I wish I could say I was more impressed by this kind of research, but there is something about the UPenn study which rather alarms me – and reveals prejudice of a different kind. The study revolved around two different methods for measuring racist attitudes. On the first – which is used as the basis for the findings reported above – I don’t have much argument. White respondents were asked to assess three racial groups ‘whites’, ‘blacks’ and ‘Hispanics/Latinos’ on two scales: one for their supposed work ethic and the other for their supposed trustworthiness. Anyone who says white people work hard and are trustworthy while saying black people are lazy and untrustworthy can quite reasonable be described as racist.

But Hopkins and Washington also say they used another way of measuring prejudice – and one which has been widely used by other academics.
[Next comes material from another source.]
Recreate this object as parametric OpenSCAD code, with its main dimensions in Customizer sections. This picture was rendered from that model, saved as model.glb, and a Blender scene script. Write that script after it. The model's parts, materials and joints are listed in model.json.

It asked a simple question: ‘whether the government should make special efforts on behalf of Black Americans or whether Black Americans should help themselves’. Over the period 2012 to 2018, the authors report, there was an overall move away from people saying that blacks should help themselves – which, they seem to suggest, marks a decline in prejudice.

Are they serious? Whether you think people should be helped by the government or whether they should help themselves is not a matter of racial prejudice – it is a matter of political belief. Conservatives tend towards a belief in self-reliance and socialists a belief in the state involving itself in people’s circumstances. It is outrageous to define the former as racists – unless they think the state should help white people but not black people.

That such a test should be used to measure supposedly racist attitudes exposes the left-wing bias and lack of rigor among academics working in the field of social sciences. Much as I would like to believe that racist attitudes have declined over the past three years I am inclined to treat any piece of research in this field with a very large pinch of salt.